= John Beavor-Webb =

Irish-American naval architect

John Beavor-Webb (c. 1849 - March 11, 1927) was a British and American naval architect. He was a designer of sailing yachts, including Partridge 1885, a UK National Historic Ship and the America's Cup challengers Genesta (1884) and Galatea (1885).

He was born in Kinsale in Ireland in 1849. He was the son of Rev John Beaver Webb (1803-1852) and his wife Maria Susan Maxwell.

John Beavor-Webb began his career as a naval architect in England moved to the U.S.A. around 1887 where he designed very large steamyachts like J.P. Morgan's Corsair II (1891) and Corsair III (1899).

In 1896 he designed the 627 ton SY 'Sovereign' for Matthew Borden, this being built at J.N.Robins of Brooklyn. This was sold to the US Navy in 1898 for $300,000 and renamed USS Scorpion. The ship served in the war with Mexico and was used as a survey base in the creation of the Panama Canal. She was decommissioned in 1928 and broken in 1929.

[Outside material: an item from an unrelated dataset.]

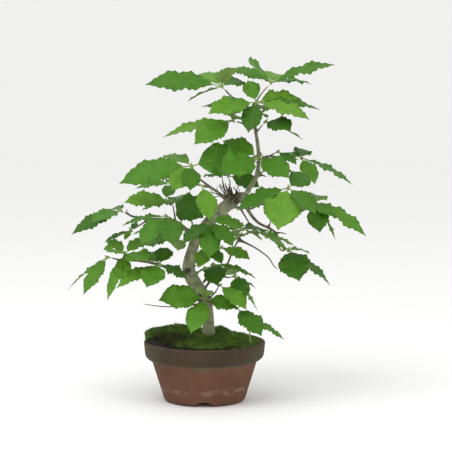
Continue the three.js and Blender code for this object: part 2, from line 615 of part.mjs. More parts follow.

In 1899 he designed the 1136 ton SY 'Corsair III' for John Pierpoint Morgan. This was built by the T.S. Marvel yard in Newburgh, New York. Usually berthed in the River Hudson near the owner's home. she was also the flagship of the New York Yacht Club. Morgan employed Captain W. B. Porter as her long-term skipper. After Morgan's death in 1913 the ship passed to his son, who moored her at Matinicock Point in Long Island. She was passed to the US Navy in 1917, notionally retaining Porter as skipper. In 1930 she was converted to create USS Oceanographer.

Beaver-Webb died of a stroke of apoplexy on 11 March 1927 at his home of 68 East Eighty Sixth Street New York aged 67 leaving three daughters.

Beavor-Webb was worth "more than $20,000" by the time of his death. His widow was disinherited but his three daughters each received a trust fund with an income for life.